━━━ The records ━━━

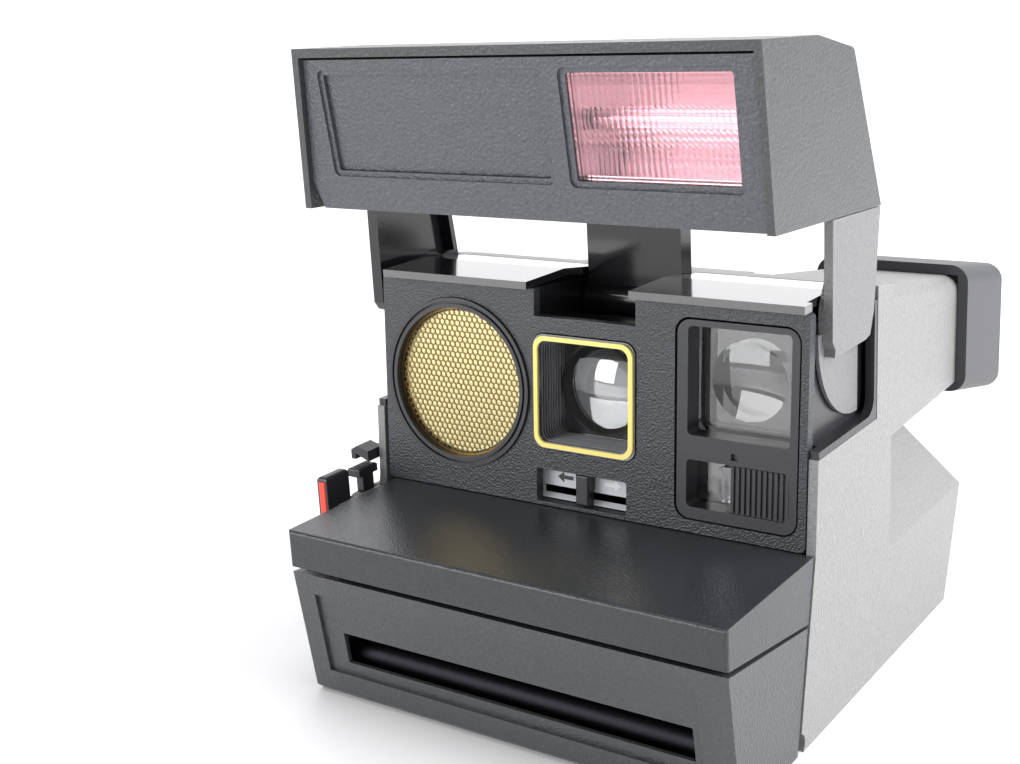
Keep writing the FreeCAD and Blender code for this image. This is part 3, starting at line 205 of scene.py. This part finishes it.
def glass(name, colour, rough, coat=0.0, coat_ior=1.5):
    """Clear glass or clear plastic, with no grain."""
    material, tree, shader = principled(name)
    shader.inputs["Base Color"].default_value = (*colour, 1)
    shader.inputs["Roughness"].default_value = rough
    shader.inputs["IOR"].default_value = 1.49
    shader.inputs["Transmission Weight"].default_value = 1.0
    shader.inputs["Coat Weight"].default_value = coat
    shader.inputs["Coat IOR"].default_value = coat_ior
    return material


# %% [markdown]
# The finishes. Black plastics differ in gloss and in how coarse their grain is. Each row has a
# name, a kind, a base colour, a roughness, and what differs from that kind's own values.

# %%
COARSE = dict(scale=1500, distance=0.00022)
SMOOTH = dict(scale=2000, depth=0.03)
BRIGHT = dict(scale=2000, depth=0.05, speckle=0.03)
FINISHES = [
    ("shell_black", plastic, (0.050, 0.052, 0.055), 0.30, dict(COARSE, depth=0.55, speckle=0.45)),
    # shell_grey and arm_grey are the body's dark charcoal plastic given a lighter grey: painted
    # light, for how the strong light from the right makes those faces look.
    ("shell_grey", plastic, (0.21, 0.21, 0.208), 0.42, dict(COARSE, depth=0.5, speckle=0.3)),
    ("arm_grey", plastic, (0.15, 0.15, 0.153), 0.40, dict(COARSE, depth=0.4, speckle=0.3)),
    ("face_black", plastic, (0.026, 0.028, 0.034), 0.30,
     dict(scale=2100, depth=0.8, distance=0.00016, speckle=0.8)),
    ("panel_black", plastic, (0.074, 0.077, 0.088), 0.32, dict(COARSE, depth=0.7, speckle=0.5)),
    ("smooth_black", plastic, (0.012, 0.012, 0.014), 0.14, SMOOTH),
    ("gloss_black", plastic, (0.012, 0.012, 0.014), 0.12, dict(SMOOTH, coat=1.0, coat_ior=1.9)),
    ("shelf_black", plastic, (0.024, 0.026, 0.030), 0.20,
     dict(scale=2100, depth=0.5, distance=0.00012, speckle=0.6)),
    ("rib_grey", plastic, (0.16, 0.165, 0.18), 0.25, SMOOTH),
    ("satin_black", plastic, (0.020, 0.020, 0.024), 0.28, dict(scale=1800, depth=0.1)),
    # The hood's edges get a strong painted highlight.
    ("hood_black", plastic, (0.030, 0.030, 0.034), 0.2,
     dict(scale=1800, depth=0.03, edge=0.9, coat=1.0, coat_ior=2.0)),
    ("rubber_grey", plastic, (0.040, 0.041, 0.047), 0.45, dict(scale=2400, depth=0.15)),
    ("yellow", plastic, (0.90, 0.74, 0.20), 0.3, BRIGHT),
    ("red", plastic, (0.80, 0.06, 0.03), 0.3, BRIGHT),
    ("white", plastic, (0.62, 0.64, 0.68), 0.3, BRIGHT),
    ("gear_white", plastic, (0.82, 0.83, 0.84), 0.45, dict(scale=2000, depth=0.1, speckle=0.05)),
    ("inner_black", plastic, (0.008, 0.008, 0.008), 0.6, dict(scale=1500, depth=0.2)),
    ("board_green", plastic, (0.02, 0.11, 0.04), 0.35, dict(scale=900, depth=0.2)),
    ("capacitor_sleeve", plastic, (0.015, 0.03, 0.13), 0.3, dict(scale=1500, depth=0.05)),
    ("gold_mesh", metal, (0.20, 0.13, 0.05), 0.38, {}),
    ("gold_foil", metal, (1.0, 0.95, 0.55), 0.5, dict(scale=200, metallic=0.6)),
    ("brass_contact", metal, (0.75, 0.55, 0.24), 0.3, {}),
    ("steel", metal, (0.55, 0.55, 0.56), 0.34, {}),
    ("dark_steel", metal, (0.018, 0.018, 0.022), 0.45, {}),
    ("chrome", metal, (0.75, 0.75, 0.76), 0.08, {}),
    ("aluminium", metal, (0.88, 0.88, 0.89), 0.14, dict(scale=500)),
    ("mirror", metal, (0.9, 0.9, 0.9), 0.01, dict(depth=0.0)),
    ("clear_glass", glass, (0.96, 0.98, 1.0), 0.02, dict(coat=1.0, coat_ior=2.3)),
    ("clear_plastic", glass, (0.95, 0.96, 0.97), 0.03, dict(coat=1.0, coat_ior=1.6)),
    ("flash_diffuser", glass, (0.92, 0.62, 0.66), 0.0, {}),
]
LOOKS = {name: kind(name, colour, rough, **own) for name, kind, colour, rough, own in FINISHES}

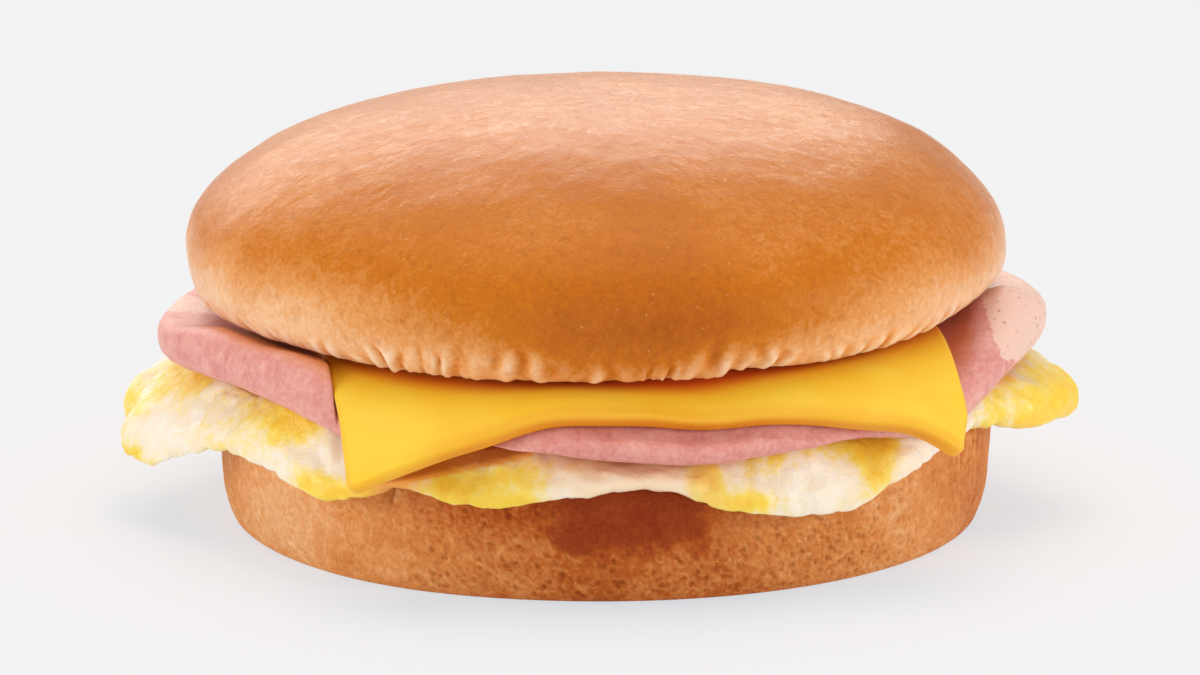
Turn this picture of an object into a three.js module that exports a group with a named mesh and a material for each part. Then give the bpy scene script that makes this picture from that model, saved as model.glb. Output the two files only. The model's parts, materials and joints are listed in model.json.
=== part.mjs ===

━━━

Set exercise ▸
Look over the material above and show each line where "scene" appears.

Finished exercise ▸
Keep writing the FreeCAD and Blender code for this image. This is part 3, starting at line 205 of scene.py. This part finishes it.
Turn this picture of an object into a three.js module that exports a group with a named mesh and a material for each part. Then give the bpy scene script that makes this picture from that model, saved as model.glb. Output the two files only. The model's parts, materials and joints are listed in model.json.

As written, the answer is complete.